# Introduction to the Python Scientific Ecosystem


Python is slow and memory-inefficient.

In [20]:
%%system
echo "#include <stdio.h>" > sum.c
echo "int main() { long long result=0; for (long long i=0; i < 1e8; i++) result += i; printf(\"%lld\\n\", result); }" >> sum.c
gcc sum.c
time ./a.out

['4999999950000000', '', 'real\t0m0.261s', 'user\t0m0.259s', 'sys\t0m0.000s']

In [22]:
%%time
print(sum(range(int(1e8))))

4999999950000000
CPU times: user 2.97 s, sys: 7.68 ms, total: 2.98 s
Wall time: 2.98 s


That's where the whole story could have ended... But...


## History

Quoting wikipedia:

> The Python programming language was not originally designed for numerical computing,
but attracted the attention of the scientific and engineering community early on.
In 1995 the special interest group (SIG) matrix-sig was founded with the aim
of defining an array computing package; among its members was Python designer
and maintainer Guido van Rossum, who extended Python's syntax
(in particular the indexing syntax) to make array computing easier.

> An implementation of a matrix package was completed by Jim Fulton,
then generalized by Jim Hugunin and called Numeric
 (also variously known as the "Numerical Python extensions" or "NumPy").
 Hugunin, a graduate student at the Massachusetts Institute of Technology (MIT),
  joined the Corporation for National Research Initiatives (CNRI)
  in 1997 to work on JPython, leaving 
Paul Dubois of Lawrence Livermore National Laboratory (LLNL) to take over as maintainer.
Other early contributors include David Ascher, Konrad Hinsen and Travis Oliphant.

> A new package called Numarray was written as a more flexible replacement for Numeric.
Like Numeric, it too is now deprecated. Numarray had faster operations for 
large arrays, but was slower than Numeric on small ones, so for a time both packages
 were used in parallel for different use cases. The last version of Numeric (v24.2)
  was released on 11 November 2005, while the last version of numarray (v1.5.2)
  was released on 24 August 2006.

> There was a desire to get Numeric into the Python standard library,
but Guido van Rossum decided that the code was not maintainable in its state then.

> In early 2005, NumPy developer Travis Oliphant wanted to unify the community
 around a single array package and ported Numarray's features to Numeric,
 releasing the result as NumPy 1.0 in 2006. This new project was part of SciPy.
  To avoid installing the large SciPy package just to get an array object
   this new package was separated and called NumPy.
    Support for Python 3 was added in 2011 with NumPy version 1.5.0. 

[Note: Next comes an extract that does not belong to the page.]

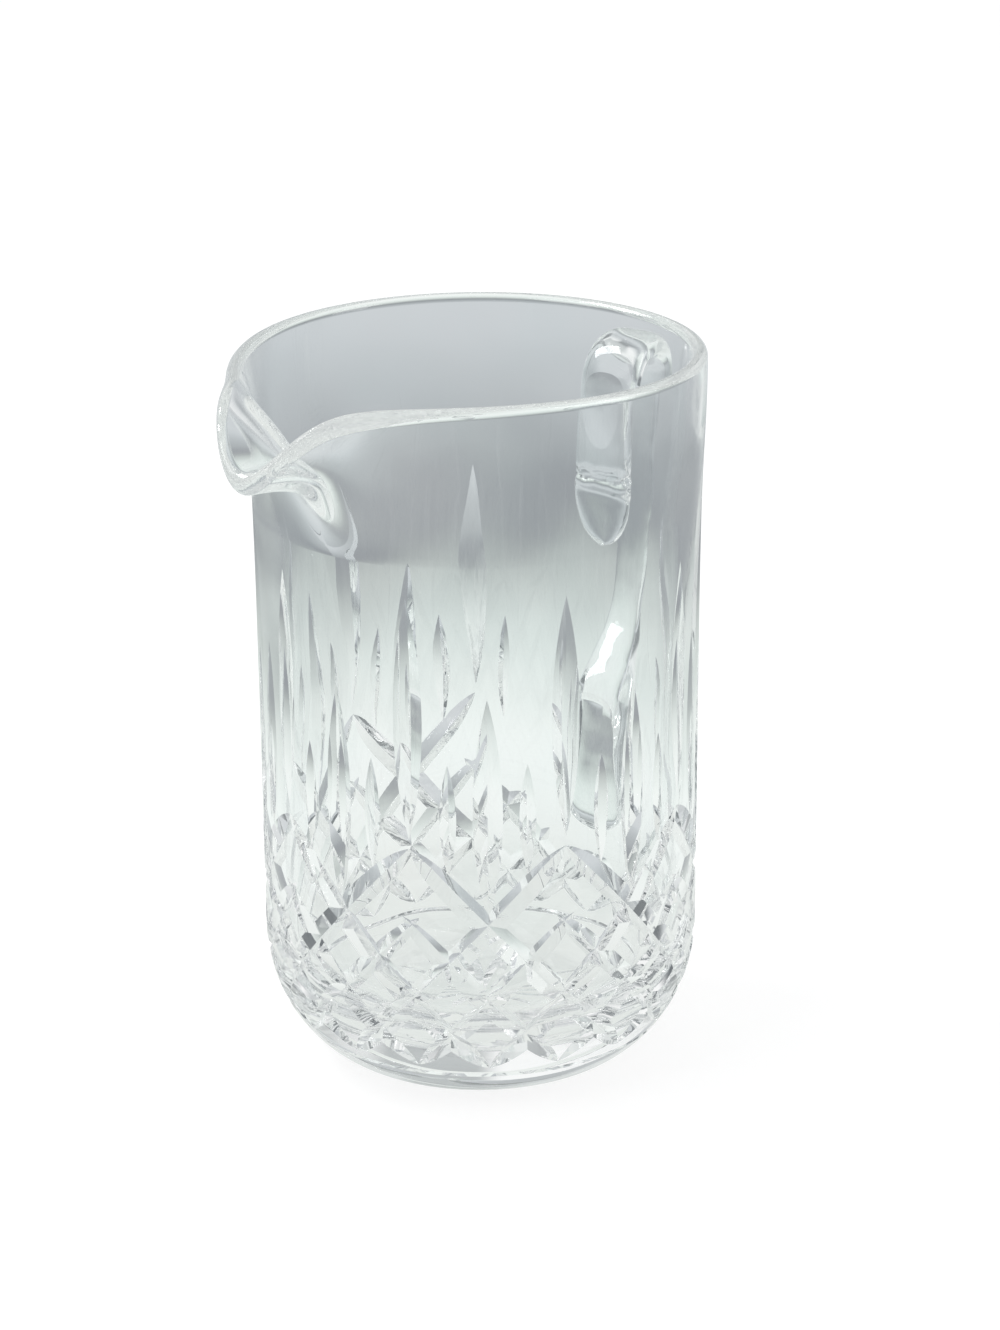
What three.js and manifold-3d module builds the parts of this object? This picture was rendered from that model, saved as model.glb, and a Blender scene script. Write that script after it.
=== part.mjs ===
// A cut glass pitcher: a blown body with a pulled pouring lip, mitre cuts and a
// star-cut base, and the strap handle that was laid on it while it was hot.
// Millimetres, +Z up. The origin is the centre of the foot, on the table.
// The lip points along -X and the handle along +X.

import * as THREE from 'three';
import { mergeVertices } from 'three/addons/utils/BufferGeometryUtils.js';
import Module from 'manifold-3d';

const wasm = await Module();
wasm.setup();

// Body, outer skin
const height = 165;
const bodyRadius = 49.6;
const footRadius = 28.9;
const cornerHeight = 30.1;
const cornerFootPull = 8.5;
const cornerWallPull = 18;
const flareStart = 102;
const flareReach = 1.1;

// Body, glass thickness
const wall = 5.2;
const rimWall = 3.6;
const thinningStart = 96;
const baseThickness = 14;
const innerFloorRadius = 20;
const innerCornerTop = 33;

// Pouring lip
const throatStart = 130;
const beakReach = 14.2;
const beakSpread = 14.5;
const beakPower = 8;
const throatReach = 13;
const throatSpread = 36;
const beakDrop = 12.8;
const dropSpread = 8;
const shoulderRise = 2.1;
const shoulderSpread = 50;
const throatLean = 1.8;
const lipThickening = 1.4;
const thickeningSpread = 18;

// Handle
const wallGap = 0.3;
const strapWidth = 16.5;
const strapThickness = 6.4;
const handleReach = 25;
const lowerSealHeight = 51;
const tailTipHeight = 106;
const crimpHeight = 121;
const handleCrown = 152.5;
const lowerRootHeight = 38;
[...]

> In the early Oughts, the open source scientific computing community was reaching a critical point of maturity for Numeric/Numpy, IPython, Matplotlib, and SciPy. By 2010, a critical mass of projects were in need of a more formal structure to provide support and help to organize the community.

…enter [NumFOCUS](https://numfocus.org/)!

> Travis Oliphant (author of NumPy), Fernando Pérez (author of IPython), Perry Greenfield (author of Numarray and Astropy), John Hunter (author of Matplotlib), Jarrod Millman (release manager for SciPy), and Anthony Scopatz (who came up with the name “NumFOCUS”) became the founding board of NumFOCUS. Leah Silen was selected as the founding Executive Director. In fall of 2012, NumFOCUS received 501(c)(3) public charity status as a nonprofit in the United States. 

### Sponsored projects

![NumFOCUS-sponsored projects](image-20210118-143459.png)

## Notable libraries

### Arrays and dataframes

- **numpy** (efficient multidimensional arrays)
- **pandas** (tabular data)
- **xarray** (multidimensional arrays + meta-data)

### Mathematics and statistics

- scipy
- statsmodels
- sympy (symbolic maths)

### Visualization

- **matplotlib**
- **plotly** (interactive plots)
- bokeh
- seaborn
- altair
- vega
- d3.js
- hvplot
- ...many many others

### Image processing

- opencv
- scikit-image
- PIL

### Performance

- numba
- cython
- jax

### Parallelization

- dask
- ray

### Big data

- (py)spark

### Machine learning

- scikit-learn
- tensorflow
- pytorch